Lady Athelinda Playford has planned a house party at her mansion in Clonakilty, County Cork, but it is no ordinary gathering. As guests arrive, Lady Playford summons her lawyer to make an urgent change to her will - one she intends to announce at dinner that night. She has decided to cut off her two children without a penny and leave her fortune to someone who has only weeks to live.
Among Lady Playford's guests are two men she has never met – the famous Belgian detective, Hercule Poirot, and Inspector Edward Catchpool of Scotland Yard. Neither knows why he has been invited, until Poirot starts to wonder if Lady Playford expects a murderer to strike. But why does she seem so determined to provoke, in the presence of a possible killer?
Reviewed on 8th October 2016
Sophie Hannah returns to pen her second Hercule Poirot novel in what appears to be becoming an officially sanctioned continuation series (although in the originals, there is little continuity between stories, and here we have several direct references to the previous story).
This time Poirot, and our returning narrator, Inspector Catchpole, are summoned to Ireland to the home of a dowager countess who plans to make a startlingly my announcement. It's hardly a spoiler to say that murder ensues, and we join the sleuths as they investigate.

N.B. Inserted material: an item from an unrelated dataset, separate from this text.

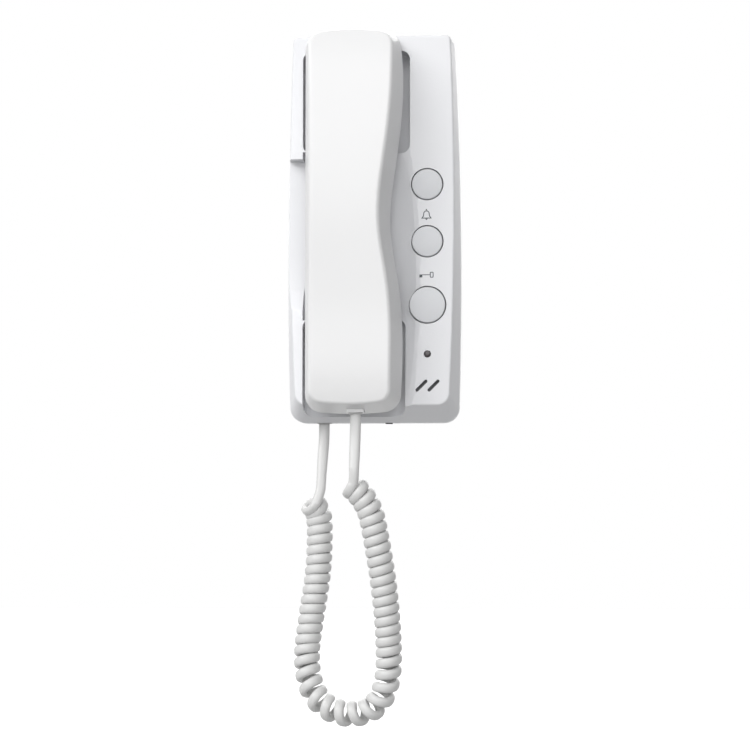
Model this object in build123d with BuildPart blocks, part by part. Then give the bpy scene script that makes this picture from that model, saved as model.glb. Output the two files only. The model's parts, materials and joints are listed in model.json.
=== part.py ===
from build123d import *
from math import asin, cos, degrees, pi, radians, sin, sqrt, tan
import os

os.makedirs("parts", exist_ok=True)

# Audio intercom wall station, in millimetres. The wall is the plane Y = 0, the room is towards -Y,
# X runs to the right and Z up. The origin is the middle of the wall bracket, on the wall.
# A depth is a distance from the wall into the room.

# Case
base_height = 220.0
base_depth = 30.0
split_depth = 12.0
half_width_top = 45.8
half_width_middle = 49.4
half_width_low = 48.0
front_half_width_top = 44.8
front_half_width_middle = 46.6
front_half_width_low = 43.2
front_top_drop = 0.8
front_low_rise = 9.0
case_corner_top = 3.0
case_corner_low = 9.0
front_corner_low = 7.0
panel_edge_radius = 1.4
back_edge_chamfer = 0.8
wall = 2.2
joint_gap = 0.15
overrun = 1.0

# Cradle in the front cover
cradle_left = -39.4
cradle_top = 100.5
cradle_low = -107.0
well_depth = 16.0
ear_well_right = 21.7
ear_well_low = 42.0
mouth_well_right = 18.6
mouth_well_top = -52.0
well_corner = 5.0
scoop_middle_x = 10.4
scoop_middle_z = -32.0
scoop_cut = 9.0
scoop_half_length = 118.0
# radius, cut at the middle and arch radius, of the valley and of the easing of its edge
scoop_sections = ((18.0, scoop_cut, 436.0), (30.0, 5.5, 860.0))
rim_cut_top = 39.0
rim_cut_low = -34.0
rim_ramp_low = -47.0

# Push buttons, in the order upper, bell, door
button_x = 31.3
button_heights = (23.9, -8.6, -44.6)
button_hole_radii = (9.25, 9.25, 10.75)
button_gap = 0.6
button_proud = 1.0
button_crown = 0.7
button_edge = 0.8
button_wall = 1.6
guide_wall = 1.6
guide_end_depth = 20.7
flange_gap = 0.3
flange_thick = 1.4
flange_reach = 1.0
stem_radius = 2.6

# Indicator and sound slots
lamp_z = -72.4
lamp_radius = 1.75
lamp_proud = 0.3
lamp_flange = 0.8
lamp_flange_thick = 1.2
led_radius = 1.5
led_height = 2.6
slot_centres = ((27.9, -90.2), (34.7, -90.2))
slot_length = 8.8
slot_width = 1.9
slot_angle = 45.0
speaker_x = 31.6
speaker_z = -90.2
speaker_radius = 9.6
speaker_height = 5.0
speaker_front_depth = 24.6
speaker_magnet_radius = 6.0
speaker_magnet_height = 2.2
gasket_thick = 0.8
speaker_seat_width = 1.8
speaker_collar = 1.2

# Wall bracket
bracket_width = 60.0
bracket_height = 116.0
bracket_thick = 1.2
bracket_corner = 4.0
bracket_pocket_gap = 0.4
bracket_screw_spacing = 83.5
bracket_slot_length = 9.0
bracket_slot_width = 4.4
bracket_window_width = 36.0
bracket_window_height = 40.0
bracket_tab_width = 8.0
bracket_tab_height = 5.0
bracket_bend_gap = 0.3
bracket_tab_x = 18.0
bracket_tab_z = 46.0
bracket_tab_gap = 0.4

# Main board and what it carries
board_depth = 10.2
board_thick = 1.6
board_left = -30.0
board_right = 43.6
board_top = 58.0
board_low = -104.5
board_corner = 2.0
post_clearance = 0.6
hook_window_left = -19.0
hook_window_right = 0.5
hook_window_top = -50.0
hook_window_low = -84.0
keypad_thick = 1.0
keypad_width = 18.0
keypad_margin = 11.0
dome_wall = 0.9
dome_radius_low = 5.0
dome_radius_top = 3.2
dome_clearance = 0.1
terminal_width = 24.0
terminal_length = 11.0
terminal_depth = 2.6
terminal_z = -13.5
terminal_pitch = 9.0
terminal_bore = 3.2
terminal_screw_radius = 2.4
terminal_screw_height = 3.0
terminal_screw_gap = 0.05
screw_slot_width = 0.8
screw_slot_depth = 0.9

# Screws: thread radius, head radius and head height
case_screw_radius = 1.5
case_screw_head = 2.8
case_screw_head_height = 2.0
case_screw_length = 10.5
case_screw_recess = 2.6
case_screw_rim = 1.4
screw_gap = 0.3
case_boss_radius = 3.4
case_screw_places = ((40.0, 84.0), (41.2, -59.8), (-34.6, 92.0), (-34.6, -62.0))
case_screw_seat = 4.4
board_screw_radius = 1.1
board_screw_head = 2.4
board_screw_head_height = 1.4
board_screw_length = 7.0
board_post_radius = 3.0
board_screw_places = ((-25.5, 53.0), (38.8, 53.0), (-25.5, -46.0), (16.5, -80.0))
recess_radius_share = 0.45
recess_depth_share = 0.5
pilot_clearance = 0.03

# Tone volume switch in the bottom edge
volume_x = 8.0
volume_slot_length = 13.4
volume_slot_width = 3.6
volume_body_width = 16.4
volume_body_height = 6.0
volume_seat_gap = 0.15
volume_socket = 4.6
volume_knob_width = 4.0
volume_knob_thick = 2.8
volume_knob_proud = 0.6
volume_knob_gap = 0.1
release_x = 30.0
release_width = 5.2
release_height = 1.6
release_low_depth = 2.4
snap_thick = 1.6
snap_gap = 0.3
snap_reach = 8.0

# Jacks and plugs of the cord, the same at both ends
plug_width = 7.6
plug_thick = 5.8
plug_length = 12.0
plug_latch_width = 3.0
plug_latch_thick = 0.9
plug_latch_gap = 0.3
plug_edge = 0.5
plug_proud = 0.4
jack_wall = 0.95
jack_gap = 0.12
jack_extra_length = 2.4
base_exit_x = -29.2

# Hook lever
hook_x = -9.3
hook_pivot_depth = 8.0
hook_pivot_z = -56.0
hook_barrel_radius = 2.4
hook_width = 7.0
hook_arm_length = 19.0
hook_arm_thick = 2.4
hook_tongue_length = 4.0
hook_end_gap = 0.12
hook_tip_round = 1.2
hook_seat_gap = 0.05
hook_slot_gap = 0.9
hook_slot_top = -64.0
hook_slot_low = -77.4
hook_pin_radius = 1.25
hook_pin_gap = 0.05
hook_ear_thick = 2.0
hook_ear_gap = 0.4
hook_spring_radius = 2.3
hook_spring_wall = 0.6
hook_spring_drop = 16.0
hook_switch_width = 12.6
hook_switch_height = 6.0
hook_switch_thick = 3.0
hook_switch_drop = 7.8
hook_plunger_radius = 0.9
hook_plunger_gap = 0.12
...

Hannah captures brilliantly the balance of crime and humour that Christie's own works were populated with, particularly with the character who I felt was Enid Blyton-esque (though others have suggested it's Christie herself) who adds the necessary touch of comedy that keeps this style of whodunnit from becoming dark and gritty like much of the modern crime genre.
I was not massively impressed with Hannah's previous Poirot book, but this time felt that she had got it spot on - an excellent mystery which only mostly baffled me until the end.